Tech Giants Drive Nasdaq and S&P 500 Gains
Technology stocks were the standout performers during the session. Intel witnessed a massive 8.7% surge following an announcement by President Donald Trump that the chipmaker had agreed to manufacture chips for Apple within the United States. This news comes amidst broader industry concerns regarding memory chip shortages and potential price hikes from Apple.
While the tech sector largely cheered, the rally was not universal. SpaceX continued its downward trend, falling 3.2% in premarket trading, following a 4.9% decline on Wednesday. Despite these outliers, the Nasdaq Composite advanced 1.2%, and the Dow Jones Industrial Average gained 383 points.
Navigating Federal Reserve Interest Rate Uncertainty
Investors are simultaneously recalibrating their expectations following recent signals from the Federal Reserve. Market sentiment remains cautious as nine of the 18 members of the Fed's rate-setting committee indicated support for higher interest rates later this year to combat persistent inflation. Notably, six members backed two or more quarter-point increases.

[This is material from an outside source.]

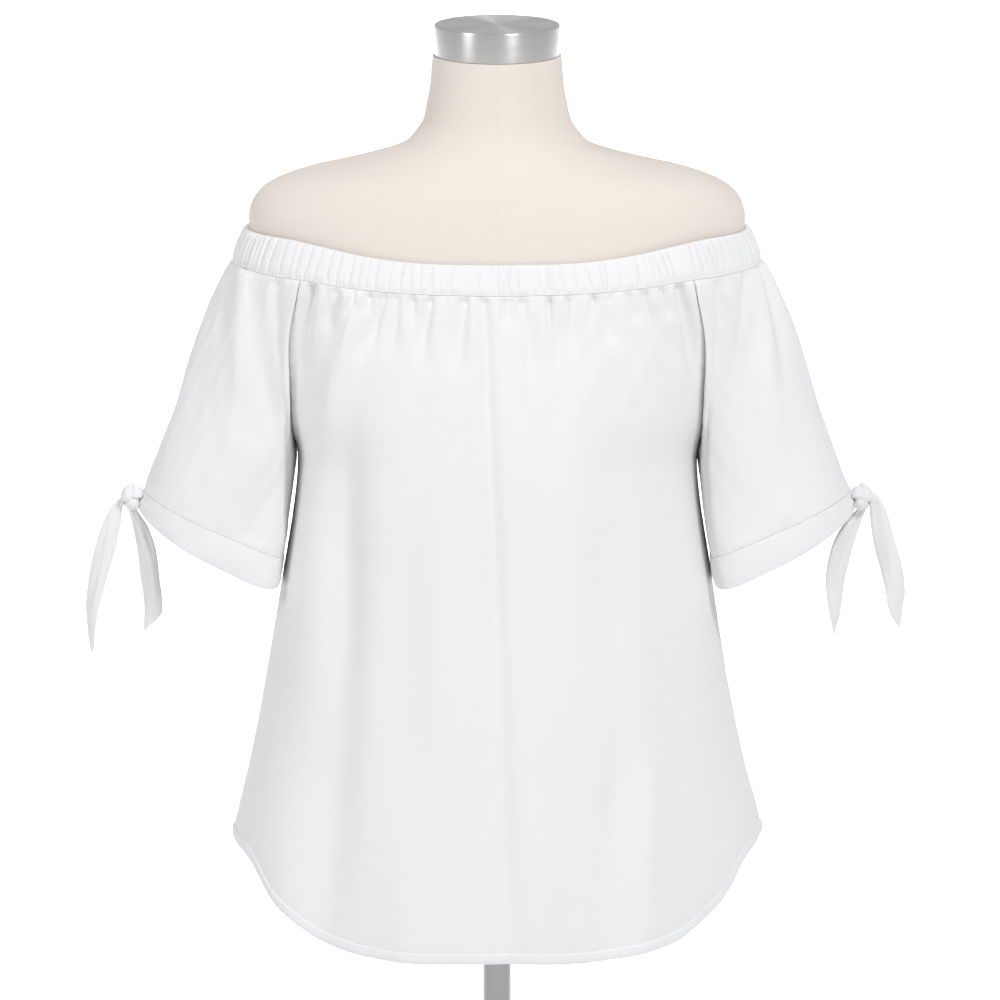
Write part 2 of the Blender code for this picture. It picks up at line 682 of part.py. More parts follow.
def cuff(name, side):
    around = np.linspace(-1, 1, SLEEVE_COLUMNS + 1)[:-1]
    upper = tilted_ring(around, CUFF_TOP_INNER, CUFF_TOP_OUTER, SLEEVE_HALF_DEPTH)
    lower = tilted_ring(around, CUFF_BOTTOM_INNER, CUFF_BOTTOM_OUTER, SLEEVE_HALF_DEPTH)
    lower[:, 2] -= CUFF_FRONT_DIP * np.abs(np.sin(np.pi * around)) ** 1.5
    slope = np.array(CUFF_TOP_OUTER) - np.array(CUFF_TOP_INNER)
    below = unit(np.array([slope[1], 0.0, -slope[0]]))
    upper_out = unit(upper - upper.mean(axis=0))
    lower_out = unit((lower - lower.mean(axis=0)) * np.array([1.0, 1.0, 0.5]))
    upper = upper + below * SEAM_GAP
    middle = (upper + lower) / 2 + upper_out * CUFF_SWELL
    profile = [upper, middle, lower, lower - lower_out * CUFF_WALL, upper - upper_out * CUFF_WALL]
    return ring_object(name, "cotton_white", np.stack(profile, axis=1) * np.array([side, 1.0, 1.0]))


def knot(name, side):
    """A tied knot: a rounded lump with two soft grooves where the bands cross."""
    rings = []
    for step in range(1, KNOT_RINGS + 1):
        tilt = math.pi * step / (KNOT_RINGS + 1)
        turn = np.linspace(0, 2 * math.pi, KNOT_SIDES, endpoint=False)
        size = 1 - KNOT_GROOVE * np.exp(-((np.sin(turn + tilt)) / KNOT_GROOVE_REACH) ** 2) * math.sin(tilt)
        x = math.sin(tilt) * np.cos(turn) * size * KNOT_HALF_SIZE[0]
        y = math.sin(tilt) * np.sin(turn) * size * KNOT_HALF_SIZE[1]
        z = np.full_like(x, math.cos(tilt) * KNOT_HALF_SIZE[2])
        ring = np.stack([x, y, z], axis=-1) + np.array(KNOT_CENTRE)
        rings.append(ring * np.array([side, 1.0, 1.0]))
    return stack_object(name, "cotton_white", rings)


def tie_tail(name, side, table):
    """A flat tie end that hangs from its knot and turns as it falls."""
    rings = []
    for row in table:
        tail = TailRow(*row)
        centre = np.array([tail.out * side, tail.back, tail.height]) * MM
        turned = math.radians(tail.turn * side)
        wide = np.array([math.cos(turned), math.sin(turned), 0.0])
        thick = np.array([-wide[1], wide[0], 0.0])
        curl = TAIL_CURL * tail.half_width / TAIL_WIDEST
        ring = []
        for share, face in ((-1, -1), (0, -1), (1, -1), (1, 1), (0, 1), (-1, 1)):
            point = centre + wide * share * tail.half_width * MM
            point = point + thick * (curl * share * share + face * TAIL_THICKNESS / 2)
            ring.append(point)
        rings.append(ring)
    return stack_object(name, "cotton_white", rings)


def form_torso():
    turn = np.linspace(0, 2 * math.pi, FORM_SIDES, endpoint=False)
    rings = []
    for row in FORM_SECTIONS:
        section = Section(*(value * MM for value in row))
        roundness = 2.0 if section.height > NECK_BOTTOM else ROUNDNESS
        x, y = oval(turn, section.half_width, section.front, section.back, roundness)
        rings.append(np.stack([x, y, np.full_like(x, section.height)], axis=-1))
    return stack_object("form_torso", "form_cream", rings)


def turned_part(name, outline):
    turn = np.linspace(0, 2 * math.pi, STAND_SIDES, endpoint=False)
    rings = []
    for radius, height in outline:
        rings.append(np.stack([radius * np.cos(turn), radius * np.sin(turn),
                               np.full_like(turn, height)], axis=-1))
    return stack_object(name, "brushed_steel", rings)


def rounded_disc(radius, bottom, top, edge):
    return (
        (radius - edge, bottom),
        (radius, bottom + edge),
        (radius, top - edge),
        (radius - 0.3 * edge, top - 0.3 * edge),
        (radius - edge, top),
    )


def build():
    clear_scene()
    neck_casing()
    panel("top_front", 1, FRONT_FOLDS)
    panel("top_back", -1, BACK_FOLDS)
    sleeve("sleeve_left", -1, LEFT_SLEEVE_FOLDS)
    sleeve("sleeve_right", 1, RIGHT_SLEEVE_FOLDS)
    for word, side in (("left", -1), ("right", 1)):
        cuff("cuff_" + word, side)
        knot("knot_" + word, side)
    tie_tail("tie_left_outer", -1, LEFT_OUTER_TAIL)
    tie_tail("tie_left_inner", -1, LEFT_INNER_TAIL)
    tie_tail("tie_right_outer", 1, RIGHT_OUTER_TAIL)
    tie_tail("tie_right_inner", 1, RIGHT_INNER_TAIL)
    form_torso()
    cap_bottom = NECK_TOP + SEAM_GAP
    pole_bottom = BASE_HEIGHT + SEAM_GAP
    pole_top = FORM_BOTTOM - SEAM_GAP
    turned_part("neck_cap", rounded_disc(CAP_RADIUS, cap_bottom, cap_bottom + CAP_HEIGHT, CAP_EDGE))
    turned_part("stand_pole", ((POLE_RADIUS, pole_bottom), (POLE_RADIUS, pole_top)))
    turned_part("stand_base", rounded_disc(BASE_RADIUS, 0.0, BASE_HEIGHT, BASE_EDGE))


build()
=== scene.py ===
"""The looks of the off-shoulder top on its dress form: gathered cotton, stitching, jersey and steel."""

import math
from collections import namedtuple

import bmesh
import bpy
import numpy as np
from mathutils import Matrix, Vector


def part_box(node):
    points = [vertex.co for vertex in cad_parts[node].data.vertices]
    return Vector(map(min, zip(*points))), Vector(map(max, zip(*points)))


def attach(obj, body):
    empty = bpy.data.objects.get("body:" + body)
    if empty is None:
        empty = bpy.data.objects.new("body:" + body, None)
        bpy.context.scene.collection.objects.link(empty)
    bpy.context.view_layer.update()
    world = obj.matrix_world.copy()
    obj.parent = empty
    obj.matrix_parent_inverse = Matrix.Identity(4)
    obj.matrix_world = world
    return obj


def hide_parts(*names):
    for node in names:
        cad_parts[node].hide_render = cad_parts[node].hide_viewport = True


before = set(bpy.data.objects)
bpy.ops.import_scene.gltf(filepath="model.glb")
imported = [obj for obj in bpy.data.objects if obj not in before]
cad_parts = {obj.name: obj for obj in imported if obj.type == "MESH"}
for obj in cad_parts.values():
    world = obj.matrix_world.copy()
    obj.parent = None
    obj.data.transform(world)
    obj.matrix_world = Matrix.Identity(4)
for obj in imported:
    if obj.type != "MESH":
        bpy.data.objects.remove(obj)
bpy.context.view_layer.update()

MM = 0.001
LEVEL = np.array([1.0, 1.0, 0.0])

# Cloth, as the frame has it
SEAM_GAP = 0.3 * MM
WALL = 1.1 * MM
ROUNDNESS = 2.2
HEM_BAND = 8.8 * MM
UNDERARM = 1034.0 * MM
HEM_CORNER = 712.0 * MM
HEM_LOWEST = 629.0 * MM
CASING_GATHERS = 132
CASING_HALF_WIDTH = 221.5 * MM
CASING_FRONT = 119.0 * MM
CASING_BACK = 111.0 * MM
CASING_TOP_HALF_WIDTH = 210.6 * MM
CASING_TOP_FRONT = 108.5 * MM
CASING_TOP_BACK = 104.5 * MM
CASING_SIDE_TOP = 1228.0 * MM
CASING_SIDE_BOTTOM = 1198.0 * MM
CASING_FRONT_DROP = 15.0 * MM
CASING_FRONT_DROP_BELOW = 11.5 * MM
CASING_FRONT_BOTTOM = 1189.0 * MM
CASING_BACK_DROP = 3.0 * MM
CASING_BACK_DROP_BELOW = 5.0 * MM
CASING_WALL = 2.3 * MM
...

While high interest rates are a standard tool to contain inflation, they also pose a risk of slowing economic activity. Market participants are closely watching Fed Chair Kevin Warsh, who indicated a review of the central bank's communication strategies, though he provided no specific interest rate forecast for 2026.
Global Market Divergence
The positive sentiment in the US and Asia contrasted with a softer performance in Europe. While Japan's Nikkei 225 rose 1.7% to a record close of 71,053.49 and South Korea's Kospi climbed 2.3%, European indices struggled. Germany's DAX fell 0.1%, France's CAC 40 slipped 0.2%, and Britain's FTSE 100 dropped 1%.
Key Takeaways
- Geopolitical Relief: The US-Iran agreement to reopen the Strait of Hormuz has successfully cooled oil prices, providing relief to energy-sensitive sectors like airlines and travel.
- Tech Sector Strength: Intel’s 8.7% jump on news of US-based manufacturing for Apple served as a major driver for the Nasdaq's 1.2% rise.
- Monetary Policy Caution: Despite the rally, markets remain wary of the Federal Reserve, as a majority of committee members signal potential interest rate hikes to tackle inflation.